WEST PALM BEACH, Fla. — President Donald Trump has spent much of his two-week vacation in Florida golfing. But when he gets back to the White House, there's a military golf course that he's never played that he's eyeing for a major construction project.
Long a favored getaway for presidents seeking a few hours' solace from the stress of running the free world, the Courses at Andrews — inside the secure confines of Joint Base Andrews in Maryland, about 15 miles (24 kilometers) from the White House — are known as the ''president's golf course." Gerald Ford, Ronald Reagan, George H.W. Bush, Bill Clinton, George W. Bush and Joe Biden have spent time there, and Barack Obama played it more frequently than any president, roughly 110 times in eight years.
Trump has always preferred the golf courses his family owns — spending about one of every four days of his second term at one of them. But he's now enlisted golf champion Jack Nicklaus as the architect to overhaul the Courses at Andrews.
''It's amazing that an individual has time to take a couple hours away from the world crises. And they're people like everybody else,'' said Michael Thomas, the former general manager of the course, who has golfed with many of the presidents visiting Andrews over the years.
Andrews, better known as the home of Air Force One, has two 18-hole courses and a 9-hole one. Its facilities have undergone renovations in the past, including in 2018, when Congress approved funding to replace aging presidential aircraft and to build a new hanger and support facilities. That project was close enough to the courses that they had to be altered then, too.

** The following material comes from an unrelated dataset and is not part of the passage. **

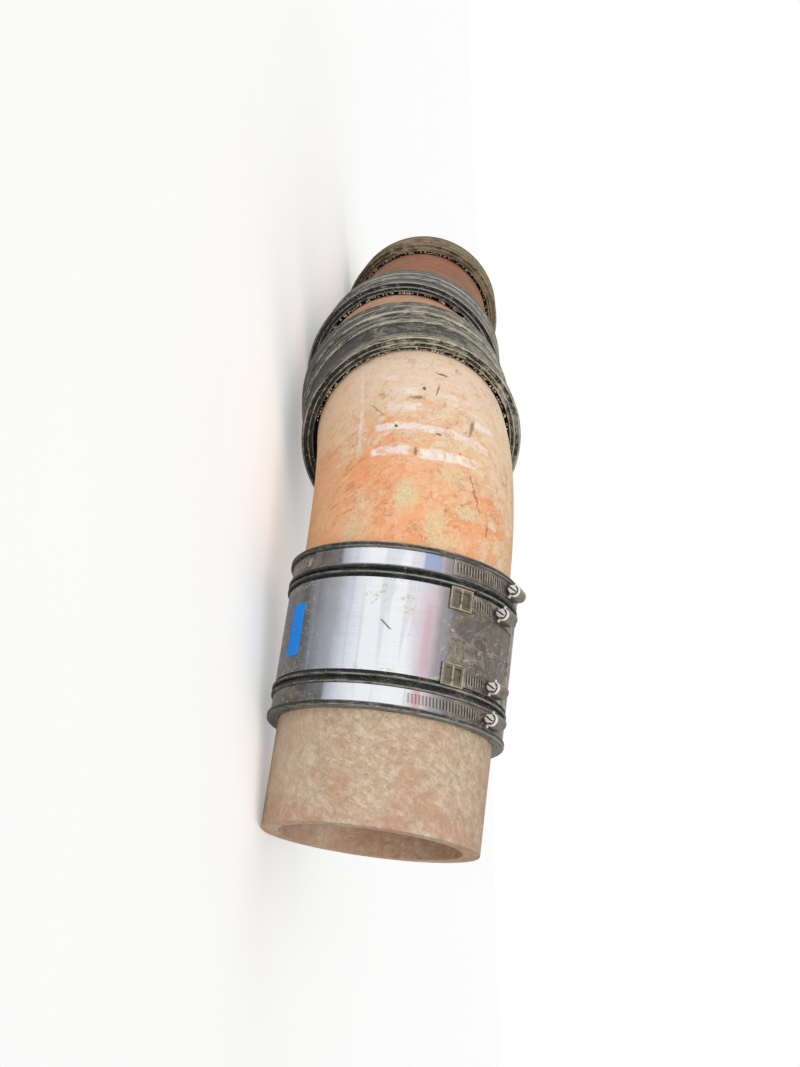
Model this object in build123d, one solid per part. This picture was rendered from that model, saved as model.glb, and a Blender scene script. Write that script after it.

Trump toured the base by helicopter before Thanksgiving with Nicklaus, who has designed top courses the world over. The president called Andrews ''a great place, that's been destroyed over the years, through lack of maintenance.''
Other golfers, though, describe Andrews' grounds as in good shape, despite some dry patches. Online reviews praise the course's mature trees, tricky roughs, and ponds and streams that serve as water hazards. The courses are mostly flat, but afford views of the surrounding base.